In a typical convenience store, refrigeration (open cooler sections plus freezer cases) represents 40-60% of total electricity use. Open refrigerated cooler sections are particularly energy-intensive because they have no door — the cold surface is constantly exposed to warm store air. Adding glass doors to open sections can reduce refrigeration energy by 30-50%, and that upgrade pairs well with solar since it reduces the total system size needed.
A demand charge is a separate line item on commercial utility bills based on your peak power draw (in kW) during a 15-minute window each month. Rates vary from $5-25/kW/month. For a c-store drawing 60 kW peak at $12/kW, that's $720/month in demand charges — nearly $8,600/year. Solar panels reduce your demand during peak solar hours (10am-4pm), which often coincides with the utility's peak pricing period. A well-sized solar array can reduce demand charges by 40-70% on top of energy bill savings.
Yes — fuel canopy solar is increasingly common and advantageous. The canopy structure is already engineered for significant loads, making solar installation straightforward. Canopy solar also provides shade for customers, which is a selling point in hot climates. Permitting requirements for fuel canopy solar differ from rooftop solar and may require fire marshal approval. The typical c-store fuel canopy is 40×60 feet (2,400 sqft), accommodating 100+ additional solar panels beyond the store rooftop.
24/7 stores have higher total consumption so need larger systems, but the solar self-consumption percentage is roughly similar since refrigeration (the main 24/7 load) runs around the clock regardless.
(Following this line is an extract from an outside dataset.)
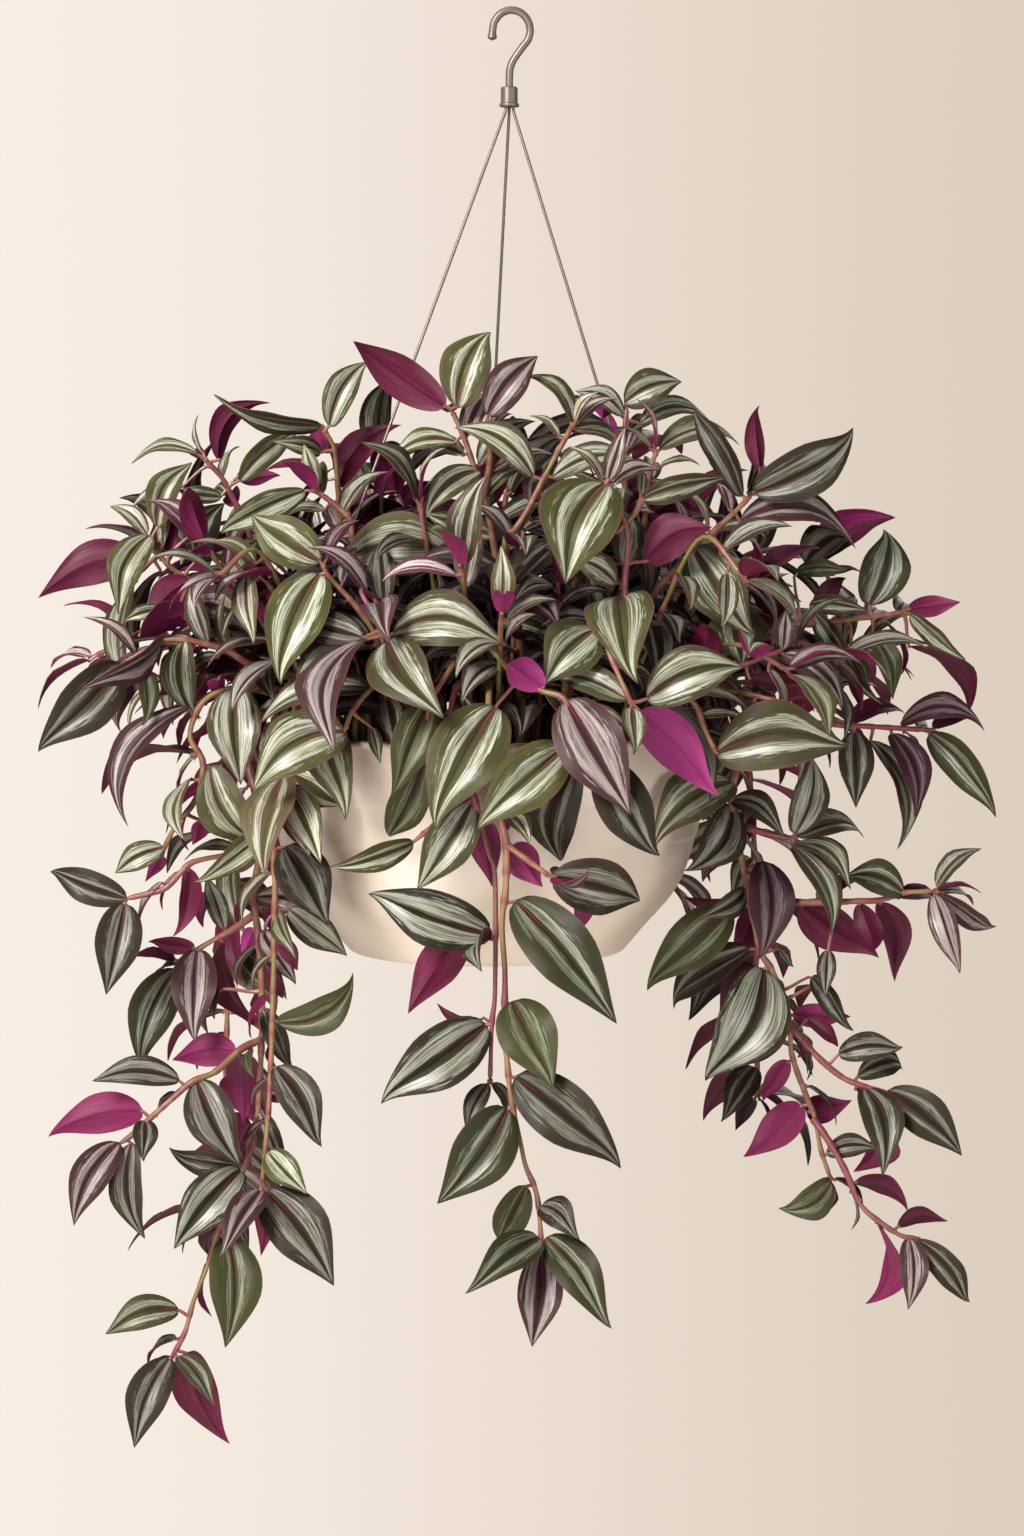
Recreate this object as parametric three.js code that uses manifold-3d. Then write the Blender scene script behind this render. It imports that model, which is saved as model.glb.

The advantage for 24/7 stores is that demand charges are typically higher — more customers during all hours means a higher peak demand — so demand charge reduction from solar is proportionally more valuable. Without batteries, a 24/7 store still imports from the grid at night for lighting and HVAC, but the daytime solar production significantly offsets the refrigeration load.